私の人生で初めての“生オジー”は、日本武道館の最前列という特等席から見た夢のような景色でした。
目の前で繰り広げられる本物のロックのエネルギーを、ひとつひとつの瞬間を決して忘れないように、必死に心に焼き付けていました。
あのときの空気、音の振動、観客の熱気、そして自分の胸の鼓動。
それらすべてがひとつになって、今でも鮮明に蘇ります。
あの夜を体験できたことは、私の音楽人生の中でかけがえのない宝物です。
そして、あのとき感じた感動は、今もなお私の中で生き続けています。
もうあの声を生で聴くことはできなくても、オジーの音楽は永遠に鳴り続ける──そう信じています
今も手元に残る“宝物”

当時購入したパンフレット。ツアータイトルは『Theatre Of Madness』
当時のパンフレットには、音楽評論家・伊藤政則さんによるメッセージが綴られていました。
そこには、伝説のヘヴィメタル・シンガー、オジー・オズボーンの「最後のツアー」となる日本滞在の背景が語られています。
オジー本人は「引退はミュージシャン生活の終わりではなく、“オジー・オズボーン”というキャラクターの終焉」と話し、過去のトラブルやイメージの負担から解放され、新たな方向性を見出そうとしていることが伝わってきました。

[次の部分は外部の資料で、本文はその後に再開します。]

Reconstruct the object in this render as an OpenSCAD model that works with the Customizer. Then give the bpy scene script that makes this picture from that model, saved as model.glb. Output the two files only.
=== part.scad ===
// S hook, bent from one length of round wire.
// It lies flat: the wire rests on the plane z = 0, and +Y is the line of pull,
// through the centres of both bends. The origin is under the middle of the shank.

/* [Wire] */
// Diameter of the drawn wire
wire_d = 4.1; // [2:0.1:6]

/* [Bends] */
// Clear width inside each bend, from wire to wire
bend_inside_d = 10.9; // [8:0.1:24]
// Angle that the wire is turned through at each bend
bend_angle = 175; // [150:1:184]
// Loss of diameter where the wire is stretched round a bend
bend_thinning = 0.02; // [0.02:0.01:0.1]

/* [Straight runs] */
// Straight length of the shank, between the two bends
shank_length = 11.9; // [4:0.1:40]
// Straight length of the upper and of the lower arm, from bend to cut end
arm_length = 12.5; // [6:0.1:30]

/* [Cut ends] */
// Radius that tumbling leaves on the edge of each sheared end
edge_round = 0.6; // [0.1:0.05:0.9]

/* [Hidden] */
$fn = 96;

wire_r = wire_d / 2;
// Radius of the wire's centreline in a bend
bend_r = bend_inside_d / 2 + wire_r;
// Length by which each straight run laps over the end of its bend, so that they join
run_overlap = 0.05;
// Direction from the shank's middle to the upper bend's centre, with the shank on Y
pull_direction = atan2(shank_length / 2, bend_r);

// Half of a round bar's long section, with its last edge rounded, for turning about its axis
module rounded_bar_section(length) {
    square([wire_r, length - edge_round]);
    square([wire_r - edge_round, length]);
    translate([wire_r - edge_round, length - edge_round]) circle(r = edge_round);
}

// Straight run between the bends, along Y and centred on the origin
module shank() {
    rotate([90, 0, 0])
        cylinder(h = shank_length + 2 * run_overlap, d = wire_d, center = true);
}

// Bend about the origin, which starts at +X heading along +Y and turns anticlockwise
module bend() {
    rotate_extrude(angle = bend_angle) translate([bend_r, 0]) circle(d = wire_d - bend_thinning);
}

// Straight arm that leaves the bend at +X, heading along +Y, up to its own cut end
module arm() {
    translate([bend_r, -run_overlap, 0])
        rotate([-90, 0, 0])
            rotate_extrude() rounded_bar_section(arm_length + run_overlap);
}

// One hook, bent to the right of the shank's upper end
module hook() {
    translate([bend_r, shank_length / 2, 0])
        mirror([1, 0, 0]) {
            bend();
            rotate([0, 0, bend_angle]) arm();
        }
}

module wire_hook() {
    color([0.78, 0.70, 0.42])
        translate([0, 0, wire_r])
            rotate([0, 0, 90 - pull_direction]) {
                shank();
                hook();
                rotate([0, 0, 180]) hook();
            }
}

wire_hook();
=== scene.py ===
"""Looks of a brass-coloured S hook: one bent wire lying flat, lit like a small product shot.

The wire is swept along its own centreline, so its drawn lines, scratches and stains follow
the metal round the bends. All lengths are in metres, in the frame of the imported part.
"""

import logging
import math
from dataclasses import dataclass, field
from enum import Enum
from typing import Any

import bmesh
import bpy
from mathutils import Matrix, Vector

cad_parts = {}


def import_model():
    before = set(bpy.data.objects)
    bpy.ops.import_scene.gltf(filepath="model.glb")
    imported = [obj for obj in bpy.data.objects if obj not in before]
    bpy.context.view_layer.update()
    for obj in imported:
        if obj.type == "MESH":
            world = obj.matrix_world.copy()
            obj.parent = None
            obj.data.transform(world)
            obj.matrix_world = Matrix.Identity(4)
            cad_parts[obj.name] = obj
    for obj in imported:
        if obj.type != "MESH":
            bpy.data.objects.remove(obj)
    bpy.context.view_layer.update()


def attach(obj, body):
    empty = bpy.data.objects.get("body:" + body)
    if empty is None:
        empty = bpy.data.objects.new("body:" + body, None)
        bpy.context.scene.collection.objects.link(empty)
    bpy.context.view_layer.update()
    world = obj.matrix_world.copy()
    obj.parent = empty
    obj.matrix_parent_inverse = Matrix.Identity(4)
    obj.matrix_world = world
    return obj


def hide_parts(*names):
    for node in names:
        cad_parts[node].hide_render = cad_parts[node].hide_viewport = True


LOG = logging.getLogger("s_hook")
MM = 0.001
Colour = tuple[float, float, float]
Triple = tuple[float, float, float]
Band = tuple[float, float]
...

彼の音楽人生は、栄光と苦難が入り混じるものであり、BLACK SABBATH時代からのヘヴィメタルへの深い忠誠心、ドラッグ・アルコール問題、そしてバンドメンバーの悲劇など波乱に満ちていました。
外部からの偏見や誤解に苦しみながらも、多くのファンに愛され続けたオジーの姿が浮かび上がります。
パンフレットは、彼の最後の日本公演が感謝と別れの特別な瞬間であることを静かに伝えていました。(引用「1991年のオジー・オズボーン日本公演パンフ 伊藤政則氏によるメッセージより」)

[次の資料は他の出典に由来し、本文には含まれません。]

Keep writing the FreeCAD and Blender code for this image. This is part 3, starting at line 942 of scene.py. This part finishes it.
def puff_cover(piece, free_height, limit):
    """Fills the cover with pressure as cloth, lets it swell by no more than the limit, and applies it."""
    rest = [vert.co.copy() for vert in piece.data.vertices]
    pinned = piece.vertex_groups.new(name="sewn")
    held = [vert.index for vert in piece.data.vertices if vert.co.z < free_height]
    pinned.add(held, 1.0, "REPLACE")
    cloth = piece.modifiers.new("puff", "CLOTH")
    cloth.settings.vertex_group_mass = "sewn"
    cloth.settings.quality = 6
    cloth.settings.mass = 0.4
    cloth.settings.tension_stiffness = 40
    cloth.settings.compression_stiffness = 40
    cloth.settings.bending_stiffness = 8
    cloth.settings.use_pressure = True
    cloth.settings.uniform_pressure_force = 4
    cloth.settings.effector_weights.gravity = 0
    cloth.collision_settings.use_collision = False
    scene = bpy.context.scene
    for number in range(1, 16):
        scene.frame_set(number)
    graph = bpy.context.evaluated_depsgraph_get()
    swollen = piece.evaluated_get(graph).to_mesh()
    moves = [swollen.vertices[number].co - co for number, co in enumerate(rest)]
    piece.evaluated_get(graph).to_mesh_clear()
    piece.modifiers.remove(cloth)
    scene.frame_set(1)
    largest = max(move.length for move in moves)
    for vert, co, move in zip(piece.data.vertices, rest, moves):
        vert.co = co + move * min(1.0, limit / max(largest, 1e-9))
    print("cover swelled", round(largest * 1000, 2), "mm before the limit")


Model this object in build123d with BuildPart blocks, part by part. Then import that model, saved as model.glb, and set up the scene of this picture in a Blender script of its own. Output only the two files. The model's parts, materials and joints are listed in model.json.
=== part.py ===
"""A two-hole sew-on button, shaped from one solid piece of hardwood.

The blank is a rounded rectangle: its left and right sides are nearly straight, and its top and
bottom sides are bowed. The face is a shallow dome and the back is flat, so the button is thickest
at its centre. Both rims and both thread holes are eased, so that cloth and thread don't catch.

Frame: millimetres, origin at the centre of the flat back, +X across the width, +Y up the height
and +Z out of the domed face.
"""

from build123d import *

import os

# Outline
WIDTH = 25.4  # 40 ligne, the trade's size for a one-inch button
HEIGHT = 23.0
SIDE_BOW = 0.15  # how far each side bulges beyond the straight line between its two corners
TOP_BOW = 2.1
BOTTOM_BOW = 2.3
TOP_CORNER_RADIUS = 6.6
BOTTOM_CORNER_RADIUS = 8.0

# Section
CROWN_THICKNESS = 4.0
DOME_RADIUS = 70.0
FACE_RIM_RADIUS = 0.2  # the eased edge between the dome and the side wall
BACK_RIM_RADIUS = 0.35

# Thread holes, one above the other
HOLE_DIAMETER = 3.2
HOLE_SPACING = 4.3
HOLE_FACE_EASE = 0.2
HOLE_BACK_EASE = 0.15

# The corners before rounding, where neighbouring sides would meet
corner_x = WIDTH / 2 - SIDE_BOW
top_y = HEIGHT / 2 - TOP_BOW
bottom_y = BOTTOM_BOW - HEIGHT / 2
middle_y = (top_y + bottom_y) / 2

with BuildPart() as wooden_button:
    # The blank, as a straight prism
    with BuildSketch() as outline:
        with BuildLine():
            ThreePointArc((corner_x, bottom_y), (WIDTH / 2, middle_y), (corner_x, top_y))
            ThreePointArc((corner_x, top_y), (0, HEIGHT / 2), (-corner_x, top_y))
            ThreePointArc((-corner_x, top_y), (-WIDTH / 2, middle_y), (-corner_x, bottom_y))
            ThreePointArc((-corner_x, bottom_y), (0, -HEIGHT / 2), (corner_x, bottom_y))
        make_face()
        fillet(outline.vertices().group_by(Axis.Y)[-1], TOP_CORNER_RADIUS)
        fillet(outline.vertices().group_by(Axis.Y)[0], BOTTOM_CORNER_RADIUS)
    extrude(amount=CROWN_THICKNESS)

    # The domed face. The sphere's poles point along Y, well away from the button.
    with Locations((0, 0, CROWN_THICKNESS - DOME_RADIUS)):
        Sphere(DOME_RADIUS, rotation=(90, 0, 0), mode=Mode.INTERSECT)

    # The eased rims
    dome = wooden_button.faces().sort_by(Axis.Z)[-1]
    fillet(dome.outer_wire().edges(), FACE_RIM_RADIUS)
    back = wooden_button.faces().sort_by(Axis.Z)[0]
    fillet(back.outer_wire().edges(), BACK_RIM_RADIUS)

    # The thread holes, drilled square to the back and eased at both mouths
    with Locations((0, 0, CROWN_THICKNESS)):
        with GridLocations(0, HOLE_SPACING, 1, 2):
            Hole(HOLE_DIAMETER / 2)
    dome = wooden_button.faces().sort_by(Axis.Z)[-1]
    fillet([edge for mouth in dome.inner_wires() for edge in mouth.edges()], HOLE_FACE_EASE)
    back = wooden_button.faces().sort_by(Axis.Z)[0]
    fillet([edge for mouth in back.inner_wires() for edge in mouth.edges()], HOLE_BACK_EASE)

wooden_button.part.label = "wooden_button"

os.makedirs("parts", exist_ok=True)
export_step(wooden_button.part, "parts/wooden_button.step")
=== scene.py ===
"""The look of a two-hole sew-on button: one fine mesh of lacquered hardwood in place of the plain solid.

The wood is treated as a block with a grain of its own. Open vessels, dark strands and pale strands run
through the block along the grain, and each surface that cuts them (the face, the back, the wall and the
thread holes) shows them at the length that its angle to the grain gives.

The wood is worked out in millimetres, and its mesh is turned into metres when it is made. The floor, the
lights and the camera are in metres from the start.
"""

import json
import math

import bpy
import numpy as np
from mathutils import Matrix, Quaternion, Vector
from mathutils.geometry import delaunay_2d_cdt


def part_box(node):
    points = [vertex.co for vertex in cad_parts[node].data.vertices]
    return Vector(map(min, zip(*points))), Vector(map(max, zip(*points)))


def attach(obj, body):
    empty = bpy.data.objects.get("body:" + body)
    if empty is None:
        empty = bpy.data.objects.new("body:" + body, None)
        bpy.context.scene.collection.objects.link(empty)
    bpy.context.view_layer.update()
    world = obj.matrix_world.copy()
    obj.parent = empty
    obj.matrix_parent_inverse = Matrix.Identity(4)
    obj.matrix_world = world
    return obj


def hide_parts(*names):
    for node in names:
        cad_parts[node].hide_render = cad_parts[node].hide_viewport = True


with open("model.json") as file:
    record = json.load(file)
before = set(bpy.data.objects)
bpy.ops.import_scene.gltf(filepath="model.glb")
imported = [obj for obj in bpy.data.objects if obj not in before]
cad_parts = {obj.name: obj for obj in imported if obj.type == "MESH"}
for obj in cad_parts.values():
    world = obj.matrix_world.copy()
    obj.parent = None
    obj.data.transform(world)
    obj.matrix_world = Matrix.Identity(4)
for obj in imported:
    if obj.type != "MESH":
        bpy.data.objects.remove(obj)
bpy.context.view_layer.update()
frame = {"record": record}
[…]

ライブが終わり、会場を出たあとのことは、もうはっきりとは覚えていません。
ただ、ライブの余韻と、終わってしまった寂しさを噛みしめながら、岐路についたように思います。今思えば、まるで夢だったような感覚さえあります。でも、パンフレットもチケットも残っている。あの日、確かに私は武道館にいて、オジーの声と姿をこの目で見たのだと、改めて実感します。
大切に抱えて帰ったパンフレットとチケットは、今も宝物として手元に残っています。
オジーが亡くなったと知り、久しぶりにそのパンフレットを開きました。
ページをめくるたびに、あの夜の景色や熱気、そして胸の高鳴りが少しずつ鮮やかに蘇ります。

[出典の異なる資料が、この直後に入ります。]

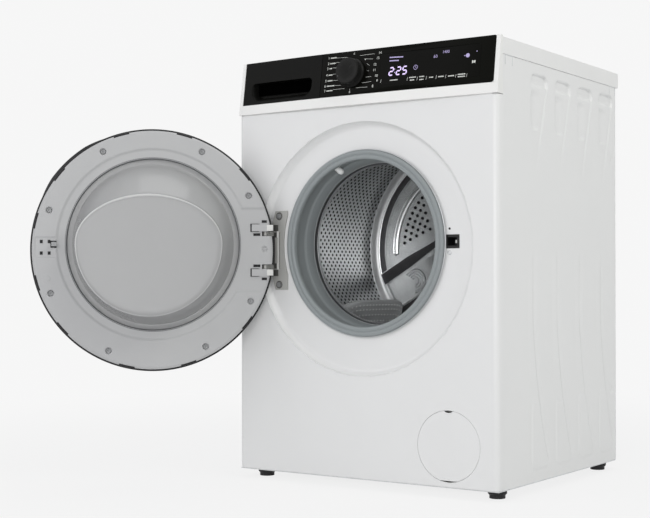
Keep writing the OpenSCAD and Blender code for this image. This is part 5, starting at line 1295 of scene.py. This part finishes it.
def run_tree(tree, base, values):
    """Runs a tree on a mesh with its inputs set by identifier, and returns a plain mesh."""
    obj = bpy.data.objects.new(tree.name, base)
    scene.collection.objects.link(obj)
    modifier = obj.modifiers.new(tree.name, "NODES")
    modifier.node_group = tree
    for item in tree.interface.items_tree:
        if item.in_out == "INPUT" and item.name in values:
            modifier[item.identifier] = values[item.name]
    mesh = bpy.data.meshes.new_from_object(obj.evaluated_get(bpy.context.evaluated_depsgraph_get()))
    obj.modifiers.remove(modifier)
    bpy.data.objects.remove(obj)
    return mesh


# the perforation: staggered rows of a small pattern round the wall, each facing the axis
perforation, given, target = node_tree("drum_perforation", {
    "Pattern": "Object", "Columns": "Int", "Rows": "Int", "Radius": "Float", "First Row": "Float",
    "Row Pitch": "Float", "Shift": "Float", "Material": "Material"})


def maths(operation, a, b=None):
    """A Math node of the perforation; each input is a socket or a number."""
    node = perforation.nodes.new("ShaderNodeMath")
    node.operation = operation
    for socket, value in zip(node.inputs, (a, b)):
        if isinstance(value, (int, float)):
            socket.default_value = value
        elif value is not None:
            perforation.links.new(value, socket)
    return node.outputs[0]


def vector(**parts):
    """A vector of the perforation, from sockets for some of its parts."""
    node = perforation.nodes.new("ShaderNodeCombineXYZ")
    for axis, value in parts.items():
        perforation.links.new(value, node.inputs[axis])
    return node.outputs[0]


index = perforation.nodes.new("GeometryNodeInputIndex").outputs[0]
row = maths("FLOOR", maths("DIVIDE", index, given["Columns"]))
column = maths("SUBTRACT", index, maths("MULTIPLY", row, given["Columns"]))
stagger = maths("MULTIPLY", maths("FLOORED_MODULO", row, 2.0), 0.5)
place = maths("ADD", maths("ADD", column, stagger), given["Shift"])
angle = maths("MULTIPLY", maths("DIVIDE", place, given["Columns"]), 2 * math.pi)
cosine, sine = maths("COSINE", angle), maths("SINE", angle)
along = maths("ADD", given["First Row"], maths("MULTIPLY", row, given["Row Pitch"]))
line = perforation.nodes.new("GeometryNodeMeshLine")
perforation.links.new(maths("MULTIPLY", given["Columns"], given["Rows"]), line.inputs["Count"])
set_place = perforation.nodes.new("GeometryNodeSetPosition")
perforation.links.new(line.outputs["Mesh"], set_place.inputs["Geometry"])
perforation.links.new(
    vector(X=maths("MULTIPLY", cosine, given["Radius"]), Y=along,
           Z=maths("ADD", maths("MULTIPLY", sine, given["Radius"]), PORT_Z * mm)),
    set_place.inputs["Position"])
copy_pattern(perforation, given, target, set_place.outputs[0],
             vector(X=maths("MULTIPLY", cosine, -1.0), Z=maths("MULTIPLY", sine, -1.0)))


def small_turning(name, profile, count):
    """A small turned pattern about Z, kept out of the scene, for trees to repeat."""
    mesh = turned(name, profile, lambda u, v, h: (u * mm, v * mm, h * mm), count, False)
    return bpy.data.objects.new(name, mesh)


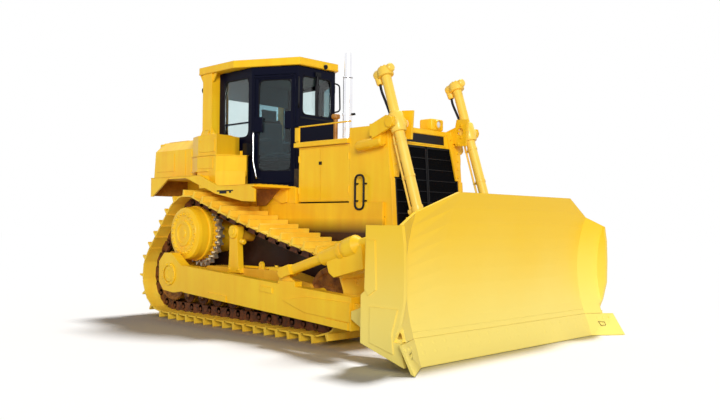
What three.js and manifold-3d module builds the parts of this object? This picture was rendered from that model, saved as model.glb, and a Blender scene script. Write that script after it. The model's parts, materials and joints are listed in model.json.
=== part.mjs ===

薄れていた記憶が、だんだんと輪郭を取り戻すように、あの夜の光景がよみがえってくるのです。
その後のオジーと日本
あの1991年のツアーから長い年月が経ち、オジーは2015年にフェス形式の「Ozzfest Japan」で再び日本の地を踏みました。
けれど私にとっては、あの武道館公演こそが唯一の“生オジー体験”であり、今でもかけがえのない一夜です。
ありがとう、オジー
オジーが年齢を重ね、少し不自由そうな体の様子を見かけることはありました。
それでも、なぜか「オジーはずっと居なくならない」ような感覚をどこかで持っていました。
だから、この訃報を知ったときはショックと同時に、思わず驚きが込み上げてきました。
もうあの歌声を聴くことはできないのかな…。
あのユニークな姿や行動をもう見ることはできないのかな…。
そう思うと、寂しさが胸の奥からじわりとわいてきます。
でも、オジー・オズボーンがくれた音楽と、1991年武道館のあの夜の思い出は、これからもずっと心の中で生き続けます。
ありがとう、オジー。
あなたの魂は、これからも私たちの中で鳴り響き続けます。